『ライオン・キング』の実写を超えたリアリティ アニメ版をアップデートした楽曲も必聴
名作アニメーション版をアップデートした音楽
リメイク元となっている1994年のアニメーション映画『ライオン・キング』はミュージカル映画であり、音楽は作品の重要な要素となっていた。ハンス・ジマーのスコアを中心に、エルトン・ジョンが主題歌「サークル・オブ・ライフ」や「愛を感じて」などを提供し、後者はアカデミー賞歌曲賞も獲得している。 超実写版ではプロデューサーにファレル・ウィリアムスを迎え、アニメーション版の名曲の魅力はそのままに、よりアフリカ音楽の要素を多く取り入れたものに進化。物語の舞台となるアフリカに敬意を払ったものとなっている。シンバ役ドナルド・グローヴァーとナラ役ビヨンセの「愛を感じて」は、まさに新たな世代の“ライオン・キング”に相応しい。またエルトン・ジョンは、“超実写版”に新曲として「ネバー・トゥー・レイト」と、ビヨンセが歌い上げる「Spirit」を書き下ろした。「Spirit」は第62回グラミー賞で「最優秀ポップ・ソロ・パフォーマンス」と「最優秀楽曲賞」にノミネートされたことも記憶に新しい。 さらにミーアキャットのティモンとイボイノシシのプンバァが歌うゴキゲンなナンバー「ハクナ・マタタ」も、その魅力は健在だ。

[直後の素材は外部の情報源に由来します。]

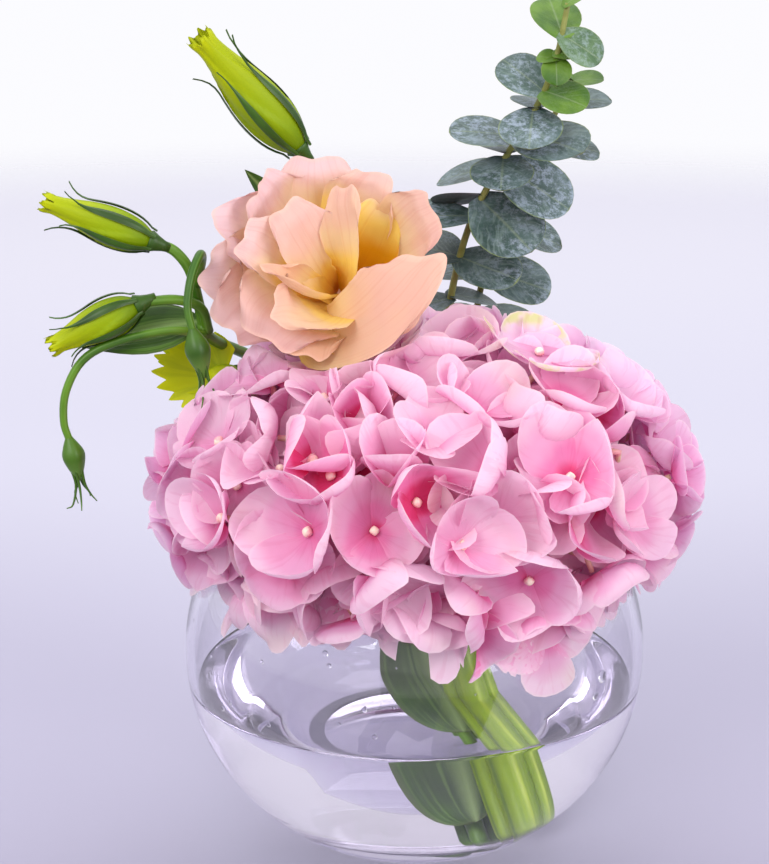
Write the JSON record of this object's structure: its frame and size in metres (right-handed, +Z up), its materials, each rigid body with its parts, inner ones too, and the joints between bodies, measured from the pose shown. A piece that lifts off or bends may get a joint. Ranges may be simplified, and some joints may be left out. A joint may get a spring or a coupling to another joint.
{
  "type": "floral centerpiece",
  "caption": "Table centerpiece: a pink hydrangea head with a peach lisianthus, its buds and two eucalyptus sprigs, in a clear glass bubble bowl of water.",
  "frame": {"origin": "middle of the bowl's flat base, on the table", "axes": "+Z up; -Y is the arrangement's front, towards the viewer; +X is the viewer's right"},
  "size_m": [0.1972, 0.1631, 0.2513],
  "materials": {
    "clear_glass": "gloss",
    "water": "gloss",
    "pink_sepals": "matte",
    "peach_petals": "matte",
    "lime_buds": "satin",
    "green_stems": "satin",
    "bright_stem": "satin",
    "eucalyptus": "matte"
  },
  "bodies": {
    "root": {"glass_bowl": "clear_glass", "water": "water", "hydrangea_head": "pink_sepals", "hydrangea_stem": "bright_stem", "lisianthus_bloom": "peach_petals", "lisianthus_stems": "green_stems", "bud_top": "lime_buds", "bud_left": "lime_buds", "bud_low": "lime_buds", "bud_fringed": "lime_buds", "eucalyptus_left": "eucalyptus", "eucalyptus_right": "eucalyptus"}
  },
  "joints": []
}
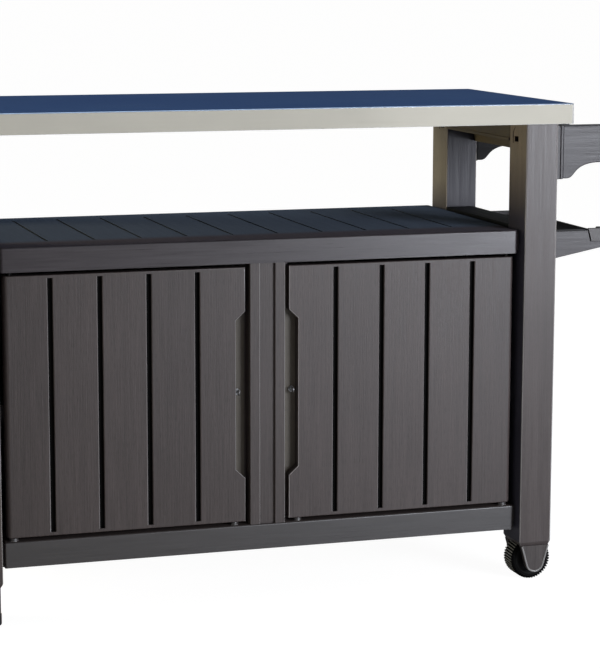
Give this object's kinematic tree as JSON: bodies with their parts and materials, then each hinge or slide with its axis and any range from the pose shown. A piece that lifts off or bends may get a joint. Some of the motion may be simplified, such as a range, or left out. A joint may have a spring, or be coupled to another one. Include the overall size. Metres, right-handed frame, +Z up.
{
  "type": "grill cart with storage",
  "caption": "Free-standing outdoor grill cart: steel-topped worktop on box legs over an open shelf and a two-door cabinet, with wheels, a side tray and a handle bar at one end.",
  "frame": {"origin": "on the floor, under the centre of the overall length and depth, handle arms included", "axes": "+X along the length towards the wheeled end with the handle, -Y out of the doors, +Z up"},
  "size_m": [1.346, 0.52, 0.9],
  "materials": {
    "steel_sheet": "brushed stainless sheet",
    "resin": "matt dark brown resin with a fine wood-grain texture",
    "wheel_tread": "matt black, moulded tread",
    "wheel_body": "satin black",
    "plated_steel": "zinc plated",
    "foot_rubber": "matt black"
  },
  "bodies": {
    "cart": {"worktop_skin": "steel_sheet", "worktop_core": "resin", "worktop_screws": "plated_steel", "leg_left_front": "resin", "leg_left_back": "resin", "leg_right_front": "resin", "leg_right_back": "resin", "apron_right": "resin", "apron_left": "resin", "side_rail_upper_right": "resin", "side_rail_upper_left": "resin", "side_rail_lower_right": "resin", "side_rail_lower_left": "resin", "side_panel_right": "resin", "side_panel_left": "resin", "cabinet_top": "resin", "cabinet_floor": "resin", "back_panel": "resin", "centre_post": "resin", "interior_shelf": "resin", "shelf_cleats": "resin", "axle_front": "plated_steel", "axle_back": "plated_steel", "fork_cap_front": "resin", "fork_cap_back": "resin", "foot_cap_front": "resin", "foot_cap_back": "resin", "foot_pad_front": "foot_rubber", "foot_pad_back": "foot_rubber", "handle_arm_front": "resin", "handle_arm_back": "resin", "arm_socket_front": "resin", "arm_socket_back": "resin", "arm_bolts": "plated_steel", "tray_bracket_front": "resin", "tray_bracket_back": "resin", "tray_floor": "resin", "tray_rail": "resin", "tray_rail_pegs": "resin", "tray_screws": "plated_steel"},
    "door_right": {"door_front_right": "resin", "door_back_right": "resin", "door_screws_right": "plated_steel", "hinge_pins_right": "plated_steel", "lock_eye_right": "plated_steel"},
    "door_left": {"door_front_left": "resin", "door_back_left": "resin", "door_screws_left": "plated_steel", "hinge_pins_left": "plated_steel", "lock_eye_left": "plated_steel"},
    "wheel_front": {"tyre_front": "wheel_tread", "wheel_hub_front": "wheel_body"},
    "wheel_back": {"tyre_back": "wheel_tread", "wheel_hub_back": "wheel_body"},
    "bar": {"towel_bar": "resin", "bar_end_plugs": "resin"}
  },
  "joints": [
    {"name": "door_right_hinge", "type": "hinge", "parent": "cart", "child": "door_right", "pos_m": [0.3655, -0.2073, 0.385], "axis": [0, 0, 1], "range_deg": [0, 105]},
    {"name": "door_left_hinge", "type": "hinge", "parent": "cart", "child": "door_left", "pos_m": [-0.5625, -0.2073, 0.385], "axis": [0, 0, 1], "range_deg": [-105, 0]},
    {"name": "wheel_front_spin", "type": "hinge", "parent": "cart", "child": "wheel_front", "pos_m": [0.4225, -0.2, 0.039], "axis": [0, 1, 0], "continuous": true},
    {"name": "wheel_back_spin", "type": "hinge", "parent": "cart", "child": "wheel_back", "pos_m": [0.4225, 0.2, 0.039], "axis": [0, 1, 0], "continuous": true},
    {"name": "bar_lift", "type": "slide", "parent": "cart", "child": "bar", "axis": [0, 0, 1], "range_m": [0, 0.07]}
  ]
}
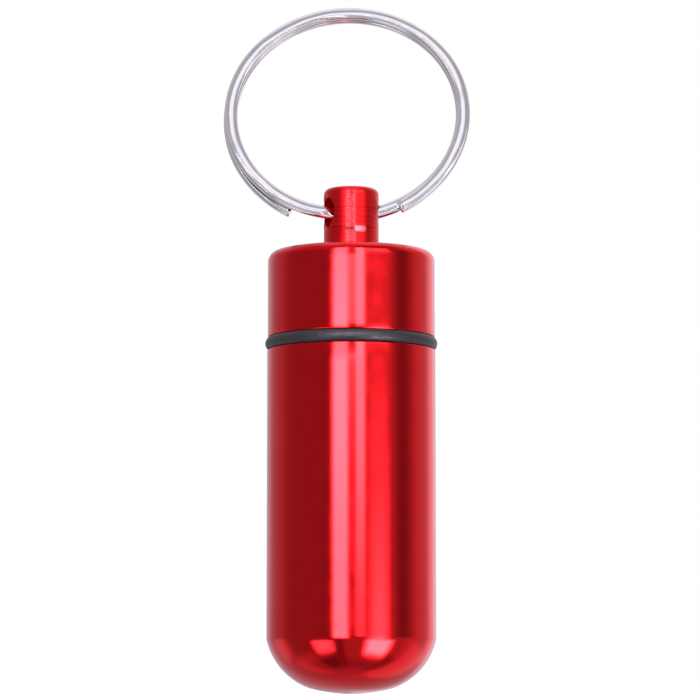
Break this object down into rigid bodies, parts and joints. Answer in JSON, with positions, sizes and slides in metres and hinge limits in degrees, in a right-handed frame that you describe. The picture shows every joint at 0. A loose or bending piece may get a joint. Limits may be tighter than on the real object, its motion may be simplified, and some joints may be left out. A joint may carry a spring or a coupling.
{
  "type": "key ring pill vial",
  "caption": "Round screw-cap pill vial with a domed end, an O-ring seal and a split key ring through a knob on its cap.",
  "frame": {"origin": "on the vial's axis at the barrel's sealing shoulder, where the O-ring sits", "axes": "+Z along the vial's axis towards the cap, +X along the cross hole through the cap's knob"},
  "size_m": [0.0236, 0.0192, 0.0708],
  "materials": {
    "red_anodised": "satin turned and anodised red",
    "black_rubber": "smooth moulded",
    "ring_steel": "bright nickel plated"
  },
  "bodies": {
    "vial": {"vial": "red_anodised"},
    "seal": {"seal_ring": "black_rubber"},
    "cap": {"cap": "red_anodised"},
    "ring": {"key_ring": "ring_steel"}
  },
  "joints": [
    {"name": "cap_turn", "type": "hinge", "parent": "vial", "child": "seal", "pos_m": [0, 0, 0], "axis": [0, 0, 1], "range_deg": [0, 2160]},
    {"name": "cap_lift", "type": "slide", "parent": "seal", "child": "cap", "axis": [0, 0, 1], "range_m": [0, 0.006]},
    {"name": "ring_swing", "type": "hinge", "parent": "cap", "child": "ring", "pos_m": [0, 0, 0.01385], "axis": [1, 0, 0], "range_deg": [-74, 117]}
  ],
  "couplings": [
    {"joint": "cap_turn", "follows": "cap_lift", "rad_per_m": 6283.2}
  ]
}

原語版ではビリー・アイクナーとセス・ローゲン、吹替版ではお笑いコンビ「ミキ」の亜生と俳優の佐藤二朗がそれぞれコミカルな魅力を発揮している。 偉大な王ムファサを父に持ちながら、スカーの策略によって父の死に責任を感じ、プライドランドを後にしたシンバ。ティモンやプンバァとともにジャングルで楽しく暮らしていた彼だったが、再会したナラから故郷の惨状を知らされ、王として帰還することを決意。スカーと対決し、プライドランドに平穏を取り戻そうと奮闘する。 父から子に受け継がれる「サークル・オブ・ライフ」を描く名作『ライオン・キング』は、最新のCG技術によってさらに迫力のあるものに仕上がった。シンバの成長物語を彩る美しい映像と心揺さぶる音楽が本作の大きな魅力だ。現在公開中の『ライオン・キング:ムファサ』と合わせて楽しむのも一興だろう。“超実写”の魅力を存分に体験してほしい。